How would you describe the shape of this data? Roughly symmetric

b. Use Stat>Basic Statistics>Display Descriptive Statistics to determine summary statistics for the percents. As in part d, double click the name of the second column to list it as the variable we’re analyzing. Inspect the output, to find these values:

Mean Percent = 23.353

Standard Deviation = 3.327

Median percent = 23.100

lower quartile (denoted by Q1) = 21.500

upper quartile ( denoted by Q3) = 26.000

c. Write a sentence that interprets the median in the context of this situation.

One interpretation: The smoking percent is less than 23.1% in about one-half of the states and greater than 23.1% in the other half.

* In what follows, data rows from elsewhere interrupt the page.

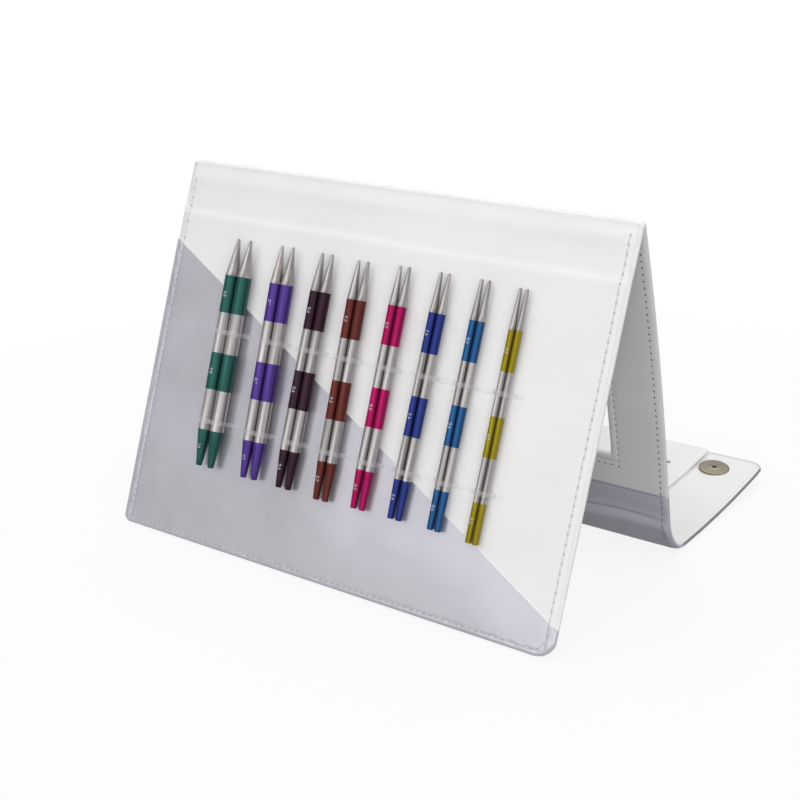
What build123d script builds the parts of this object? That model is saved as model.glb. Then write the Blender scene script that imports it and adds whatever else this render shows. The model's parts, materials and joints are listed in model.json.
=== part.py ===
from build123d import *
import math
import os

# Fold-over case for interchangeable knitting needle tips, standing as an easel.
# Millimetres. X runs along the ridge, Y from the needle panel to the closure flap, Z up.
# In profile the case is a chain: needle panel, top spine, back panel, bottom spine, flap.
# Each panel has a local frame on its hinge axes: X across, Y along it, Z out of its lining.

# Chain: each length runs from hinge axis to hinge axis, or to the panel's free end.
CASE_WIDTH = 280.4
PANEL_LENGTH = 179.2     # the needle panel and the back panel
SPINE_LENGTH = 28.0      # the top spine and the bottom spine
FLAP_LENGTH = 124.3
NEEDLE_PANEL_ANGLE = 69.7
TOP_SPINE_ANGLE = 67.75
BOTTOM_SPINE_ANGLE = 50.2
FLAP_ANGLE = 3.16
BACK_BOW = 3.3           # bulges this far towards its lining at mid length
BOTTOM_SPINE_BOW = 2.6   # bulges towards its cover
FLAP_BOW = 2.5           # bulges towards its cover, so its free end is off the table
LEFT_CORNER_R = 5.0      # at the needle panel's foot
RIGHT_CORNER_R = 11.0
FLAP_CORNER_R = 9.0

# Closed case, for placing the two halves of each snap opposite each other
CLOSED_SPINE_ANGLE = 4.0   # the top spine leans outward when the case is shut
CLOSED_SLOPE_ANGLE = 1.95  # the needle panel and the flap slope down to the bottom spine

# Panel build: cover skin, board, lining skin
THICK = 3.0
COVER_SKIN = 0.6
LINING_SKIN = 0.7
RIM = 1.0                # cover turned up round the board's edge
AXIS_UP = 0.8            # hinge axis above the cover face
COVER_EDGE_R = 1.0
LINING_EDGE_R = 0.5
FOLD_CLEAR = 0.3         # between a rolled fold and the end of the next panel
FOLD_TONGUE = 1.4        # thickness of the leather that joins a fold to its panel

# Window and binding of the back panel
WINDOW_SIDE = 32.2       # from the case's side
WINDOW_TOP = 31.0        # from the ridge axis
WINDOW_BOTTOM = 37.9     # from the lower axis
FILM_MARGIN = 5.0
FILM_THICK = 0.4
BAND_HEIGHT = 18.7       # on the back panel, from the lower axis
FLAP_BAND = 16.0

# Diagonal overlay on the needle panel: its upper edge runs from side to side
OVERLAY_THICK = 0.7
OVERLAY_LEFT_DROP = 14.5     # below the crease axis
OVERLAY_RIGHT_HEIGHT = 13.8  # above the panel's foot

# Needle tips: two of each size; positions across the panel at the point and at the socket end
DIAMETERS = [8.0, 7.0, 6.0, 5.5, 5.0, 4.5, 4.0, 3.5]
PAIR_TIP_X = [-86.7, -57.1, -30.8, -7.5, 18.1, 42.2, 65.5, 87.1]
PAIR_END_X = [-84.2, -53.3, -29.8, -4.9, 18.6, 41.3, 64.7, 86.9]
TIP_DROP = [9.8, 9.5, 9.4, 10.0, 9.0, 8.8, 8.7, 9.7]
PAIR_GAP = 0.4
NEEDLE_LENGTH = 126.0
CAP_LENGTH = 20.3
CONE_LENGTH = 20.6
END_R = 1.65
TIP_R = 0.85
TIP_ROUNDING = 0.8
SOCKET_R = 1.1
SOCKET_DEPTH = 8.0
NEEDLE_CLEAR = 0.3

# Elastic loops, one continuous strip per row
LOOP_DROP = [61.5, 110.7]
LOOP_WIDTH = 2.6
LOOP_THICK = 0.45
LOOP_CLEAR = 0.35
LOOP_END = 4.0

# Magnetic snaps
SNAP_SIDE = 25.7         # snap centre, from the case's side
SNAP_ALONG = 104.3
SNAP_R = 9.3
SNAP_FACE = 1.7
SNAP_HUB_R = 3.6
SNAP_HUB_HEIGHT = 2.4
SNAP_HOLE_R = 2.3
SNAP_SHELL = 0.5
STUD_R = 7.0
STUD_HEIGHT = 1.1
PIN_R = 1.8
PIN_HEIGHT = 3.4
PIN_CHAMFER = 0.4
WASHER_R = 6.0
WASHER_THICK = 0.5

# Raised panel on the flap's lining
PAD_SIDE = 36.4          # from the case's side
PAD_START = 13.0
PAD_END_INSET = 2.4
PAD_HEIGHT = 3.0
PAD_SKIN = 0.8
PAD_CORNER_R = 1.5
PAD_EDGE_R = 0.7

LINING_UP = THICK - AXIS_UP
FOLD_GAP = LINING_UP + FOLD_CLEAR
BOARD_LOW = COVER_SKIN - AXIS_UP
LINING_LOW = LINING_UP - LINING_SKIN
FAR = 2 * CASE_WIDTH     # longer than the whole case
SNAP_X = CASE_WIDTH / 2 - SNAP_SIDE


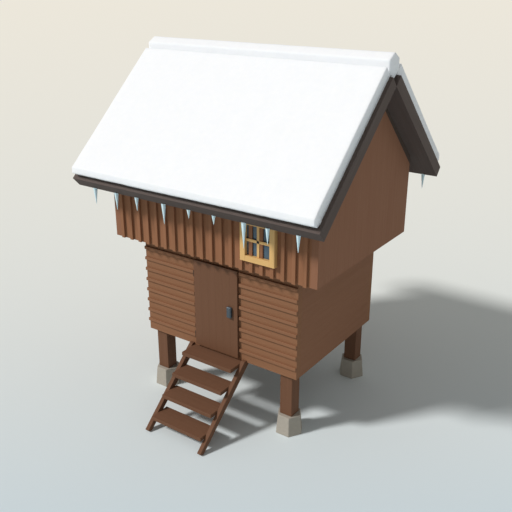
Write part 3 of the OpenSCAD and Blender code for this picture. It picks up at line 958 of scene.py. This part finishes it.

d. What value completes the following sentence? In about 1/4 of the states, the percent that smokes is less than _21.5 (Q1)____.

e. What interval includes the middle 1/2 of the values of the state smoking percentages?

21.5 to 26% (between the Q1 and Q3)

f. Use Calc>Calculator to manipulate the data in column 2. In the Store Result in Window type in ‘Plus10’ and in the Expression Window double click on the name of the second column and use the calculator pad to add 10 (click the ‘+’ and 1 then 0), and click OK. Repeat this step but in the Store Result Window enter ‘Times10’ and in the Expression box change the ‘+’ to ‘*’. Repeat part f above to find the mean and standard deviation for the original data (column 2) as well as the new data in Columns 3 and 4. You can simply double click on all three columns or highlight all three and click the ‘Select’ button.

What do you notice about the changes in the mean and standard deviation from the original to the new data?

Variable Mean StDev

Percentage of Ad 23.353 3.327

Plus 10 33.353 3.327

Times 10 233.53 33.27

Note that when you add a constant (in this case add 10) the mean increases by the constant but the standard deviation remains the same. This is because by adding a constant you have only in affect shifted the location of the center (mean) in the direction of the constant. But when you multiply all values by a constant, then both the mean and standard deviation are affected by that constant.